While a co-op board does not need to provide any specific reason for a rejection, explains Jonharold Cicero, also a partner with DL Partners in New York City, “the board needs to be wary of the questions they asked the rejected applicant during their interview. Any questions that could lead up to the information on which a form of discrimination could be based could result in a discrimination claim being brought against the board, especially if there is a pattern of repeated rejections that may be interpreted to be based on such repeated lines of questioning.”

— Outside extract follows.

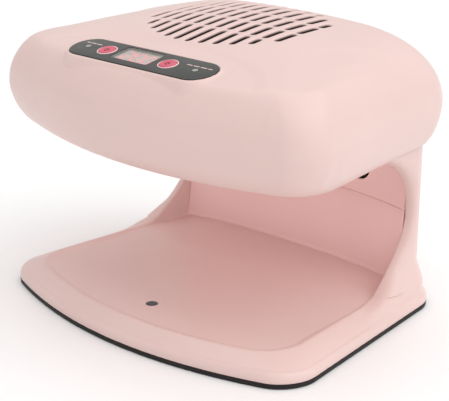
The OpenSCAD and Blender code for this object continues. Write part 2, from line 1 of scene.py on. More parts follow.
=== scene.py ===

In the end, boards are bound by their governing documents and federal, state, and local laws. If, as in a co-op, there is an application process, boards should follow a well-conceived, transparent process to approve share transfers. If, as is the case with condominiums, there is no legal basis in documents of law for condo boards to vet sales, board members should not try to reinvent or reinterpret their responsibilities with respect to unit transfers. Stay within the law, and follow your documents.